A Neanderthal skull fragment found in North Sea sediments is the oldest human bone discovered underwater, according to research announced this week.
Geoscientist Online, 17 June 2009
The fragment, discovered 15 kilometres off the coast of the Netherlands, originates from the skull of a young adult male. It was identified by an international group of scientists, including Professor Jean-Jacques Hublin from the Max Planck Institute for Evolutionary Anthropology at Leipzig in Germany, and Professor Wil Roebroeks of Leiden University.
Fishermen and dredgers frequently find fossil remains and artefacts in the region. The latest find was buried in sediments from an extraction zone located in the Zeeland Ridges area, and identified as Neanderthal due to its similarity to the frontal bones of other specimens from the late Pleistocene; in particular its strong brow ridge. It was found among animal remains dating from the late Pleistocene (13,000-12,000 yrs ago) and artefacts associated with Neanderthals, including flakes and small hand-axes.
The now-submerged region is referred to as Doggerland. Now under the North Sea, during cold phases of the late Pleistocene when sea levels fell by as much as 100 metres, the areas was exposed, and inhabited by a wide variety of ice age mammals as well as, according to the finds, early humans.
Professor Chris Stringer, director of the Ancient Human Occupation of Britain (AHOB) project, and palaeontologist at the Natural History Museum, has particular reason to be interested in the find.
‘This is a very significant discovery because the skull fragment represents the first ancient human found below the sea’, he says. The AHOB project, a collaboration of archaeologists, palaeontologists and earth scientists, is investigating the timing and nature of the earliest human occupation of Britain.
‘For most of the last half-a-million years’ explains Professor Stringer, ‘sea levels were significantly lower than today, and at times, substantial areas of the current North Sea were dry land.
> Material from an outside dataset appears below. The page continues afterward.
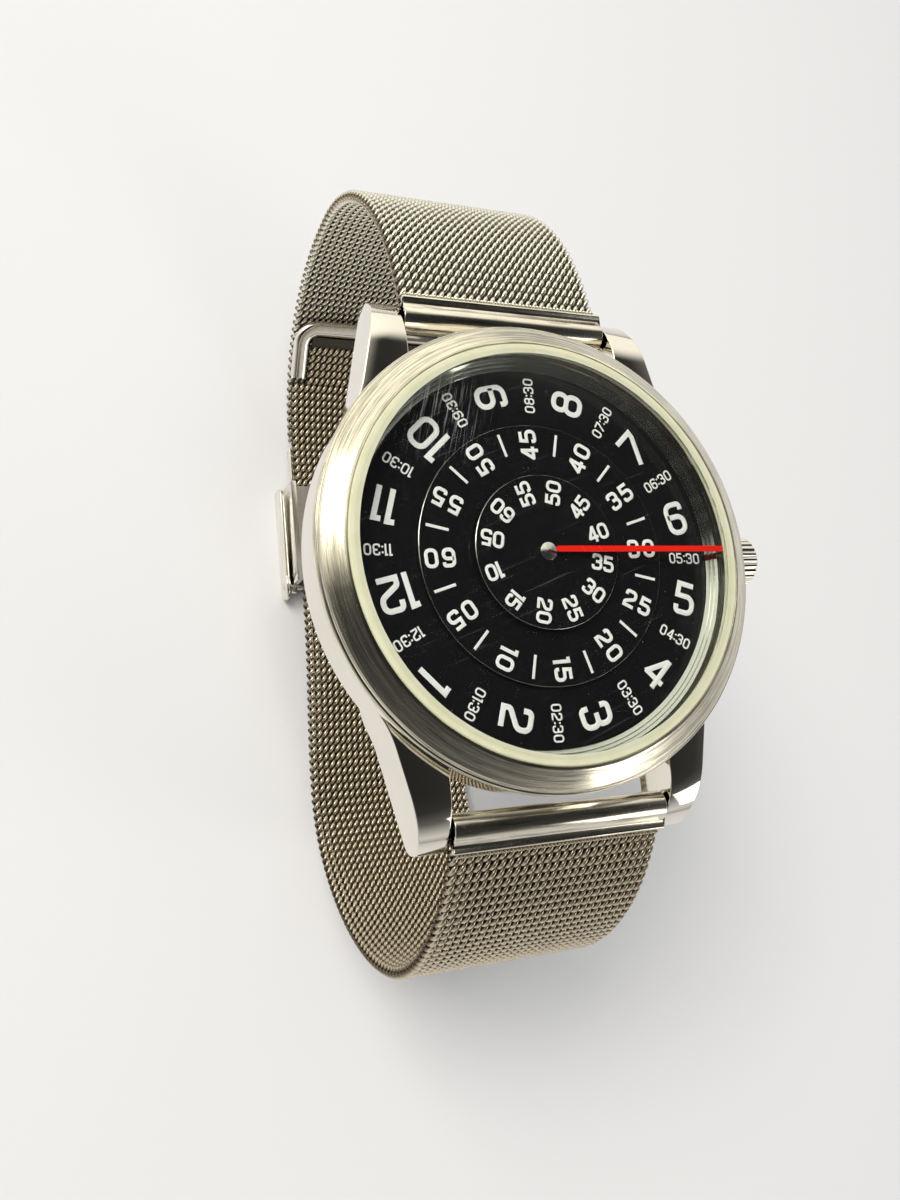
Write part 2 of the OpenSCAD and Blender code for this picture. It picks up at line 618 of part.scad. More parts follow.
// Grooved wheel that turns with the stem and lets it slide through its square bore
module clutch_wheel() color(bright_steel) translate([clutch_x, 0, stem_z]) difference() {
    rod_x(clutch_r, 0, clutch_l, 0, 0);
    difference() {
        rod_x(clutch_r + 1, 0.45, 0.95, 0, 0);
        rod_x(clutch_r - 0.13, 0, clutch_l, 0, 0);
    }
    translate([-1, -square_w / 2 - run_gap, -square_w / 2 - run_gap])
        cube([clutch_l + 2, square_w + 2 * run_gap, square_w + 2 * run_gap]);
}

module winding_stem() color(bright_steel) {
    square_end = clutch_x + clutch_l + crown_pull;
    translate([clutch_x - crown_pull - 0.4, -square_w / 2, stem_z - square_w / 2])
        cube([square_end - clutch_x + crown_pull + 0.4, square_w, square_w]);
    difference() {
        rod_x(stem_r, square_end - crown_pull + 0.15, crown_x + 0.5, 0, stem_z);
        difference() {
            rod_x(stem_r + 1, lever_x - groove_w / 2, lever_x + groove_w / 2, 0, stem_z);
            rod_x(groove_r, lever_x - 1, lever_x + 1, 0, stem_z);
        }
    }
}

// Fluted knob with a hollow for the seal
module crown() color(bright_steel) difference() {
    translate([crown_x, 0, stem_z]) rotate([0, 90, 0]) rotate_extrude() polygon([[0, 0], [crown_r - 0.2, 0],
        [crown_r, 0.25], [crown_r, crown_l - 0.35], [crown_r - 0.35, crown_l], [0, crown_l]]);
    rod_x(1.3, crown_x - 1, crown_x + 0.5, 0, stem_z);
    for (i = [0:crown_flutes - 1]) translate([crown_x - 1, 0, stem_z]) rotate([360 / crown_flutes * i, 0, 0])
        translate([0, 0, crown_r + 0.06]) rotate([0, 90, 0]) cylinder(r = 0.16, h = crown_l + 0.75, $fn = 16);
}

module crown_seal() color(black) difference() {
    rod_x(1.3 - fit_gap, crown_x + 0.05, crown_x + 0.5, 0, stem_z);
    rod_x(stem_r + fit_gap, crown_x - 1, crown_x + 1, 0, stem_z);
}

// Lever on a post of the main plate whose finger stands in the stem's groove
module setting_lever() color(steel) translate([lever_x, -lever_arm, 0]) {
    z = train_z + 0.12;
    difference() {
        union() {
            translate([0, 0, z]) cylinder(r = 0.5, h = 0.25, $fn = 32);
            translate([-0.22, 0, z]) cube([0.44, lever_arm, 0.25]);
            translate([0, lever_arm, z]) cylinder(r = 0.22, h = 0.25, $fn = 24);
        }
        translate([0, 0, z - 1]) cylinder(r = 0.25 + run_gap, h = 2, $fn = 24);
    }
    translate([0, lever_arm, z + 0.1]) cylinder(r = 0.18, h = stem_z - groove_r - 0.05 - z - 0.1, $fn = 24);
}

// Sprung bar between two lugs: barrel, shoulders and tips
module spring_bar(y) color(steel) {
    rod_x(bar_r, -lug_gap / 2 + 0.35, lug_gap / 2 - 0.35, y, bar_z);
    rod_x(bar_tip_r, -lug_gap / 2 - 1.1, lug_gap / 2 + 1.1, y, bar_z);
}
module spring_bar_12() spring_bar(bar_y);
module spring_bar_6() spring_bar(-bar_y);

// Folded sleeve round a spring bar, with a bead where it grips the strap
module sleeve(slope) color(bright_steel) translate([0, bar_y, bar_z]) rotate([-slope, 0, 0]) difference() {
    union() {
        rod_x(bar_r + run_gap + sleeve_t, -sleeve_w / 2, sleeve_w / 2, 0, 0);
        translate([-sleeve_w / 2, 0, -mesh_t / 2 - 0.3]) cube([sleeve_w, sleeve_l, mesh_t + 0.6]);
        rod_x(0.3, -sleeve_w / 2, sleeve_w / 2, sleeve_l - 0.15, mesh_t / 2 + 0.3);
    }
    rod_x(bar_r + run_gap, -lug_gap, lug_gap, 0, 0);
    translate([-mesh_w / 2 - fit_gap, pocket_at - fit_gap, -mesh_t / 2 - fit_gap])
        cube([mesh_w + 2 * fit_gap, sleeve_l, mesh_t + 2 * fit_gap]);
}
module sleeve_12() sleeve(slope_12);
module sleeve_6() mirror([0, 1, 0]) sleeve(slope_6);

module mesh_12() color(steel) across(-mesh_w / 2, mesh_w) polygon(band(path_12, mesh_t));

// Puts a piece drawn flat, with its Y axis along the strap's free end, in its place there
module at_tail() translate([0, tail_end[0], tail_end[1]]) rotate([atan2(rim_dir[1], rim_dir[0]), 0, 0]) children();

module mesh_6() color(steel) difference() {
    across(-mesh_w / 2, mesh_w) polygon(band(path_6, mesh_t));
    at_tail() for (s = [-1, 1]) translate([s * (mesh_w / 2 - rim_w / 2 - fit_gap / 2 + 0.5) - rim_w / 2 - fit_gap / 2 - 0.5,
        -rim_l - fit_gap, -2]) cube([rim_w + fit_gap + 1, rim_l + 2, 4]);
    at_tail() translate([-mesh_w, -fit_gap, -2]) cube([2 * mesh_w, 4, 4]);
}

// U-shaped steel rim round the strap's free end, with rounded corners
module strap_tip() color(bright_steel) at_tail() translate([0, 0, -mesh_t / 2]) difference() {
    r = 2.6;
    linear_extrude(mesh_t) union() {
        translate([-mesh_w / 2, -rim_l]) square([mesh_w, rim_l + rim_w - r]);
        translate([-mesh_w / 2 + r, -rim_l]) square([mesh_w - 2 * r, rim_l + rim_w]);
        for (s = [-1, 1]) translate([s * (mesh_w / 2 - r), rim_w - r]) circle(r = r);
    }
    translate([-mesh_w / 2 + rim_w, -rim_l - 1, -1]) cube([mesh_w - 2 * rim_w, rim_l + 1, mesh_t + 2]);
}

// End piece of the 12 o'clock half: a crimp, two arms and the bar that the hook holds
module hook_bracket() color(bright_steel) {
    z0 = hook_z - mesh_t / 2;
    rod_x(hook_bar_r, -mesh_w / 2, mesh_w / 2, hook_bar_y, hook_z);
    for (x = [-mesh_w / 2, mesh_w / 2 - 0.8]) across(x, 0.8) union() {
        translate([hook_bar_y, z0]) square([crimp_y - hook_bar_y + 0.1, mesh_t]);
        translate([hook_bar_y, hook_z]) circle(r = mesh_t / 2, $fn = 48);
    }
    translate([-mesh_w / 2, crimp_y, z0]) cube([mesh_w, crimp_l - fit_gap, mesh_t]);
}

// Tray that the strap runs through, with ribs under it and walls at its edges
module clasp_tray() color(steel) {
    z0 = rest_z + cover_t + clasp_gap;
    top = lock_pin_z + lock_barrel_r;
    difference() {
        union() {
            for (x = [-tray_w, tray_in_w]) across(x, tray_t) union() {
                translate([clasp_y, z0]) square([tray_l, top - z0]);
                translate([clasp_y, hinge_z]) circle(r = 0.85, $fn = 48);
            }
            translate([-tray_w, clasp_y + 0.6, z0]) cube([2 * tray_w, tray_l - 0.6, tray_t]);
        }
        rod_x(hinge_pin_r + run_gap, -flange_w, flange_w, clasp_y, hinge_z);
        rod_x(lock_pin_r + run_gap / 2, -flange_w, flange_w, lock_pin_y, lock_pin_z);
    }
    for (y = [clasp_y + 2:2.4:tray_end - 1]) translate([-tray_in_w, y, z0 + tray_t - eps])
        cube([2 * tray_in_w, 0.5, tail_z - mesh_t / 2 - z0 - tray_t]);
}

// Cover on the outside of the clasp: plate, side flanges and the hook at its free end
module clasp_cover() color(bright_steel) {
    tip_y = hook_lip_y + hook_lip_t;
    difference() {
        union() {
            translate([-flange_w - flange_t, clasp_y + 0.45, rest_z])
                cube([2 * (flange_w + flange_t), tray_l - 0.45, cover_t]);
            for (x = [-flange_w - flange_t, flange_w]) across(x, flange_t) union() {
                translate([clasp_y, rest_z]) square([tray_l - 1.2, 2.9]);
                translate([clasp_y + tray_l - 1.6, rest_z]) square([1.6, 1.7]);
                translate([clasp_y + tray_l - 1.2, rest_z + 1.7]) circle(r = 1.2);
                translate([clasp_y, hinge_z]) circle(r = hinge_z - rest_z, $fn = 64);
            }
        }
        rod_x(hinge_pin_r, -flange_w - 2, flange_w + 2, clasp_y, hinge_z);
    }
    translate([-4, tray_end - eps, rest_z]) cube([8, tip_y - tray_end + eps, cover_t]);
    translate([-4, hook_lip_y, rest_z]) cube([8, hook_lip_t, hook_z + mesh_t / 2 - 0.2 - rest_z]);
}

module cover_pin() color(bright_steel)
    rod_x(hinge_pin_r, -flange_w - flange_t, flange_w + flange_t, clasp_y, hinge_z);

// Plate on the wrist side that presses on the strap and holds the clasp in place
module lock_plate() color(bright_steel) {
    w = tray_in_w - 0.1;
    difference() {
        union() {
            rod_x(lock_barrel_r, -w, w, lock_pin_y, lock_pin_z);
            translate([-w, lock_pin_y, lock_pin_z - lock_barrel_r]) cube([2 * w, tray_end - 0.4 - lock_pin_y, lock_t]);
        }
        rod_x(lock_pin_r + run_gap, -w - 1, w + 1, lock_pin_y, lock_pin_z);
    }
}

module lock_pin() color(steel) rod_x(lock_pin_r, -tray_w, tray_w, lock_pin_y, lock_pin_z);

case_middle();
bezel();
crystal();
crystal_gasket();
rehaut_ring();
pointer();
case_back();
case_back_gasket();
crown_tube();
movement_holder();
dial_plate();
main_plate();
train_bridge();
bridge_screws();
circuit_board();
quartz_can();
coil();
stator();
battery();
battery_clip();
hour_disc();
hour_wheel();
minute_disc();
minute_wheel();
second_disc();
hub_cap();
second_wheel();
third_wheel();
fifth_wheel();
rotor();
minute_work_wheel();
clutch_wheel();
winding_stem();
crown();
crown_seal();
setting_lever();
spring_bar_12();
spring_bar_6();
sleeve_12();
sleeve_6();
mesh_12();
mesh_6();
strap_tip();
hook_bracket();
clasp_tray();
clasp_cover();
cover_pin();
lock_plate();
lock_pin();
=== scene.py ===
"""Wristwatch with three turning discs on a woven steel strap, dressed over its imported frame.

Lengths are in millimetres until a mesh is made, in the frame of the solids: the origin is the centre of
the case back's outer face, +Z goes up through the dial, +X to the crown and +Y to 12 o'clock.
"""

import logging
from dataclasses import dataclass, field
from enum import Enum
from typing import Callable, Optional, Sequence, Union

import bmesh
import bpy
import numpy as np
from mathutils import Matrix, Vector

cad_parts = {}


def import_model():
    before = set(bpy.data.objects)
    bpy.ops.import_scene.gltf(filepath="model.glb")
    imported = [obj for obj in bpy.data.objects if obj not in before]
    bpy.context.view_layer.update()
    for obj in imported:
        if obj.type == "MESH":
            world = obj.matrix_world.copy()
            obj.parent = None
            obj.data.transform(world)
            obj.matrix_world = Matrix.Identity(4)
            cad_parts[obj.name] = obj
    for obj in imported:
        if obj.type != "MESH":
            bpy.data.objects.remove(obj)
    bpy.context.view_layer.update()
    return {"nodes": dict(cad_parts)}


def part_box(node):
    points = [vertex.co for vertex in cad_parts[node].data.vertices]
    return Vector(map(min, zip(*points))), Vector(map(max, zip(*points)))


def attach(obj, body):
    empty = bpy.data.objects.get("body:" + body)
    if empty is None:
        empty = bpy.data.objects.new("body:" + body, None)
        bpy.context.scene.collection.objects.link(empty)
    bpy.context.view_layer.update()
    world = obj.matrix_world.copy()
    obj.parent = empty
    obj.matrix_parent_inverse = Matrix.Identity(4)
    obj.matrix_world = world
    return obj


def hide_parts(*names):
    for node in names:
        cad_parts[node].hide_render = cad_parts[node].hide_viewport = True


MM = 0.001
BEZEL_R = 19.8
WIRE_SIDES = 6
# Least length that a vector is divided by, and what keeps a radius over zero on the axis
SMALL, OFF_AXIS = 1e-9, 0.001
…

There were extensive river systems with wide river valleys, lakes and floodplains, and these areas were rich habitats for large herds of herbivores and the animals that preyed on them, including early humans’.
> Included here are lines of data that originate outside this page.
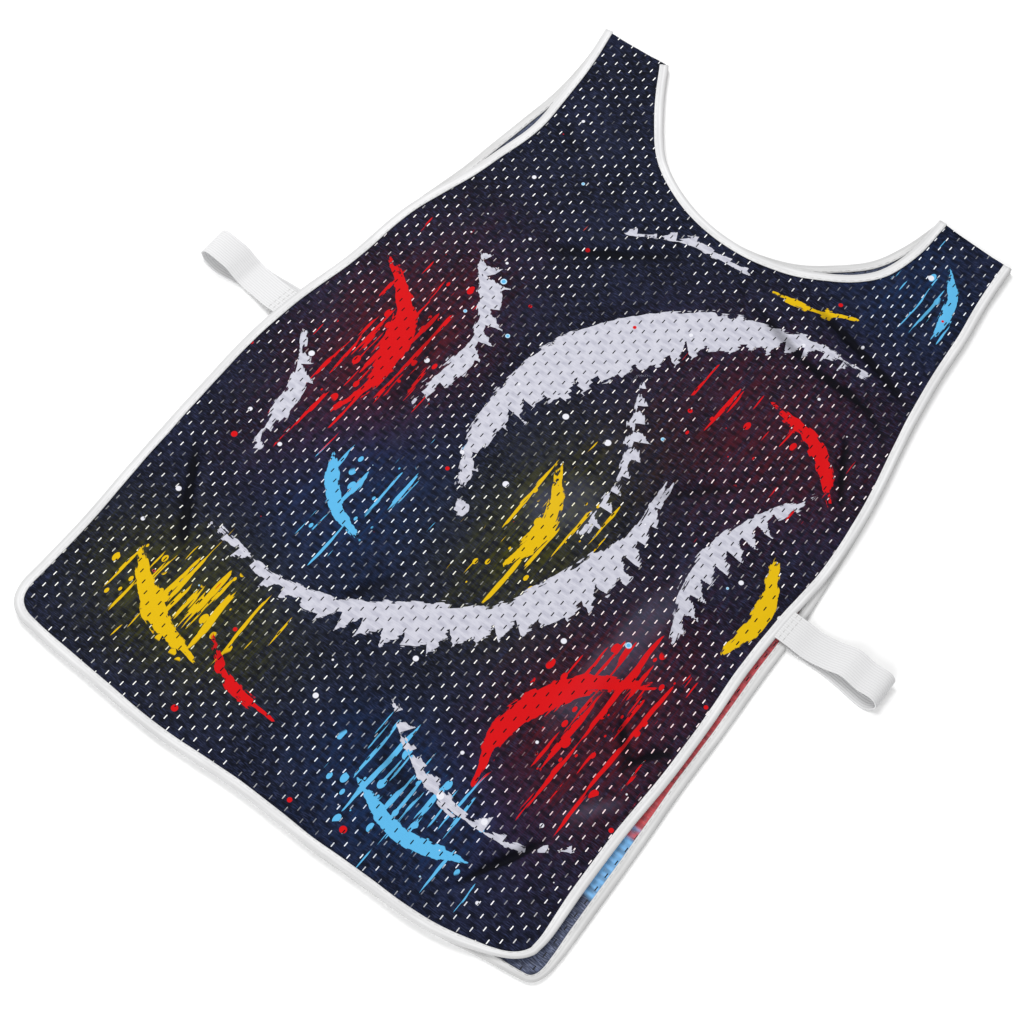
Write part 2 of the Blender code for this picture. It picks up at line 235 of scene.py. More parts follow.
def ease(value):
    value = np.clip(value, 0, 1)
    return value * value * (3 - 2 * value)


def bumpy(spots, size, seed=0.0):
    return np.array([noise.noise(Vector((x / size, y / size, seed))) for x, y in spots])


def finished(name, mesh, materials, wall=None, offset=0.0):
    mesh.shade_smooth()
    for material in materials:
        mesh.materials.append(material)
    piece = bpy.data.objects.new(name, mesh)
    bpy.context.scene.collection.objects.link(piece)
    if wall:
        shell = piece.modifiers.new("wall", "SOLIDIFY")
        shell.thickness = wall * mm
        shell.offset = offset
        shell.use_even_offset = True
        shell.use_quality_normals = True
        if len(materials) > 1:
            shell.material_offset = 1
    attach(piece, "root")
    return piece


def clothGrid(name, across, along, shape):
    # shape() gives each point's place, and its place on the cloth, from its two shares
    bm = bmesh.new()
    bmesh.ops.create_grid(bm, x_segments=across, y_segments=along, size=0.5)
    mesh = bpy.data.meshes.new(name)
    bm.to_mesh(mesh)
    bm.free()
    shares = np.empty(len(mesh.vertices) * 3)
    mesh.vertices.foreach_get("co", shares)
    shares = shares.reshape(-1, 3)[:, :2] + 0.5
    places, flat = shape(shares[:, 0], shares[:, 1])
    placed = np.column_stack([places[:, 0], places[:, 1] - garment["length"] / 2, places[:, 2]])
    mesh.vertices.foreach_set("co", (placed * mm).ravel())
    corners = np.empty(len(mesh.loops), int)
    mesh.loops.foreach_get("vertex_index", corners)
    mesh.uv_layers.new(name="flat").data.foreach_set("uv", (flat[corners] * mm).ravel())
    mesh.update()
    return mesh, flat


# Finishes

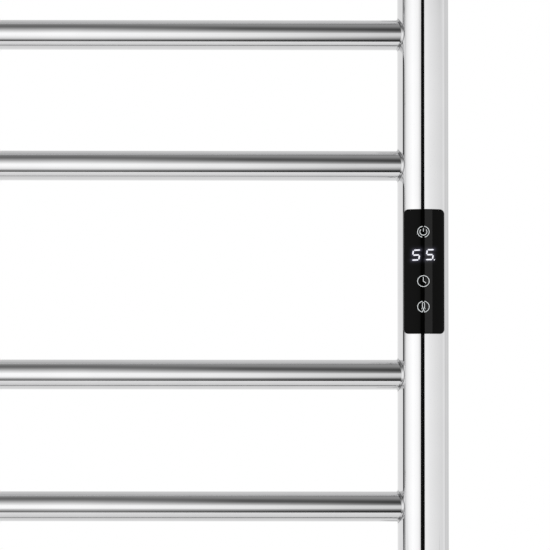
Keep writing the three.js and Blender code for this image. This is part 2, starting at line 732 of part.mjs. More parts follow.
const entry = groupAt(POST_X, 0, -POST_LENGTH / 2);
rack.add(entry);
entry.add(mesh("cable_gland", cableGland(), blackPlastic));
entry.add(mesh("gland_nut", glandNut(), blackPlastic));
entry.add(mesh("earth_tag", earthTag(), springSteel, -EARTH_X, 0, 0));
entry.add(mesh("earth_screw", earthScrew(), brass, -EARTH_X, 0, 0));

export default towelWarmer;
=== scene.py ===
import math
import bmesh
import bpy
import numpy as np
from mathutils import Matrix, Vector


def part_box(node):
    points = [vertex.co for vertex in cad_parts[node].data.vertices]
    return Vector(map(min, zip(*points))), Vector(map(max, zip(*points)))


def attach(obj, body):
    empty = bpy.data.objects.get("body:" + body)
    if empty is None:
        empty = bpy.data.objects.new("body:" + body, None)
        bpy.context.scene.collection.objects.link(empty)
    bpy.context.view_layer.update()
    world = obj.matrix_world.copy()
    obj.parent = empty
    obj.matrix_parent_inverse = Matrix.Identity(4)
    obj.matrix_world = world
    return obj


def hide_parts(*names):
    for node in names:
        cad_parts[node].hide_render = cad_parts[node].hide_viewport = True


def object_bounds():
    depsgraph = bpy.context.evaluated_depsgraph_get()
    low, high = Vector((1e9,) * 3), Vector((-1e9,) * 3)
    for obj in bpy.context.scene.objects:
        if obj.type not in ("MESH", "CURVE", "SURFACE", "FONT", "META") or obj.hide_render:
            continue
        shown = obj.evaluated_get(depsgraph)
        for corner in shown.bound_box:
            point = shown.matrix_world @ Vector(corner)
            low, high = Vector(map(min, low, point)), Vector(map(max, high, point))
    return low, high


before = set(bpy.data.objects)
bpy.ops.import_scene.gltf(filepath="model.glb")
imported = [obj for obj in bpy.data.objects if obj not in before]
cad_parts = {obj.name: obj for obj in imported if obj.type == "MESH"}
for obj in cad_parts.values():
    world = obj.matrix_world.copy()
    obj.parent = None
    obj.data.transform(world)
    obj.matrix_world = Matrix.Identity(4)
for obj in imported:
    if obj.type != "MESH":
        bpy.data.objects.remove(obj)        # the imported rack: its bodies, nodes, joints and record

cad_low, cad_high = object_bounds()


# ---------------------------------------------------------------------------
# Camera
# A long lens on a low stand, a little to the left of the right post and
# pointing slightly up at its controller. Metres and degrees.
# ---------------------------------------------------------------------------
post_low, post_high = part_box("right_post")
post_axis = (post_low + post_high) / 2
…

Isotopic analysis of the specimen suggests that the diet of such early humans was dominated by meat, supporting results from previous specimens. About 60,000 years ago, Neanderthals were crossing Doggerland to reach Britain, where their artefacts are associated with mammoth fossils at Lynford, a site in Norfolk. The find could be significant for those involved in the heated debates surrounding the earliest occupation of Europe and Britain.
Despite the specimen being the first of its kind, fossil discoveries from the North Sea are not as unlikely as they might sound.
‘The North Sea is one of the world’s richest areas for mammal fossils because of its relatively shallow southern region, much of which is less than 50 metres deep’, says Professor Stringer.
Human remains, however, are scarce, although he is hopeful for more such finds in the future.
‘Woolly mammoth, woolly rhinoceros, horse, reindeer and other Pleistocene mammal fossils are brought ashore every year by the fishing industry and other dredging operations, and some fishermen now concentrate on collecting fossils rather than fish. Who knows what else we may find’.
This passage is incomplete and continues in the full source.